I make it into Calgary a few times per week, so when 33 Acres Brewing opened their new taproom in May, I popped in for pints and vittles with a friend. Regular readers may recall my ongoing love affair with the Schwarzbier style, with my favourite being the Meridian Black Lager from our local pride and joy of Township 24 Brewing right here in Chestermere.
There is a new contender in town, in the form of the 33 Acres of Darkness, another dark lager in the German Schwarzbier style, which is an easy drinking lager despite its inky black appearance. True to style, the 33 Acres of Darkness has a light body, with notes of coffee and burnt chocolate, with a mild hop bitterness and just a hint of smoke on the finish. While I normally save my dark beers for the winter months, its light body makes the Schwarzbier style perfect as a summer slammer, weighing in at only 5% ABV.
My drinking companion could not get enough of the 33 Acres of Life, made in the style of a California Common, which regular readers may recognize as the style made famous by Anchor Steam Beer out of San Francisco, who kept this old-timey beer style alive for decades while the rest of the world had forgotten about it.
The California Common beer style is a relic of the California gold rush in the 1850s, when the prospectors were demanding beer to slake their thirst, but refrigeration was difficult to come by in those days. Fortunately, an ingenious brewer discovered a lager yeast that would ferment at temperatures of up to 24°C, while most other lager yeasts only work in the narrow range of 9-14°C. The result was an inexpensive brew for the working class, with the light body of a lager, and the full flavour profile of an ale.
The modern interpretations of the California Common beer style still use the same unique yeast strains, but are much more reliable due to use of modern brewing techniques with precise temperature control. From its humble origins as the drink of choice for grizzled old prospectors, California Common is now a beer style found only at a handful of craft brewers, and we are now lucky enough to have a local example right here in Alberta!
My favourite of the day was a one-off seasonal called the Dryhopped Foeder Beer, a Belgian farmhouse style brew that you may have heard referred to as a Saison. This brew is unique due to its fermentation in a large oaken vessel called a foeder (pronounced food-er). In a nutshell, a foeder is a gigantic barrel used for aging beer or wine.
This one-off seasonal has been a long time coming, spending up to 18 months in the oak foeder, with multiple dry hop additions along the way to add aromatics to the brew without increasing bitterness. The oak is more porous than the stainless steel vats typically used in brewing, so small amounts of air exchange and extraction of tannins and lignins from the oak allow the beer to age and develop over time. This brew is available only for a limited time in the Vancouver and Calgary taprooms, and has citrus and stonefruit prominent on the palate, with vanilla notes from the oak, and a funky hop finish from the different yeasts embedded in the oaken fibres of the foeder.
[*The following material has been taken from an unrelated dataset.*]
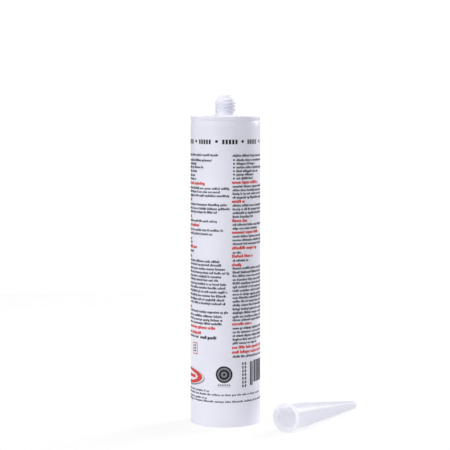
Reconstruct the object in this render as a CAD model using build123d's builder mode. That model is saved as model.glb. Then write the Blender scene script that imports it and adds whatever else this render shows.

Foeders are very expensive, and breweries will typically source used foeders from wineries, despite the high transport costs that typically require a crane at each end of the trip. I have only seen a foeder at one other Canadian brewery, so 33 Acres is a pioneer indeed.
Fortunately, all the different styles from 33 Acres Brewing are widely available in cans at liquor stores throughout Alberta, so you can enjoy them from the comfort of your own home, or visit the Vancouver or Calgary brewery taprooms to sample directly from the source!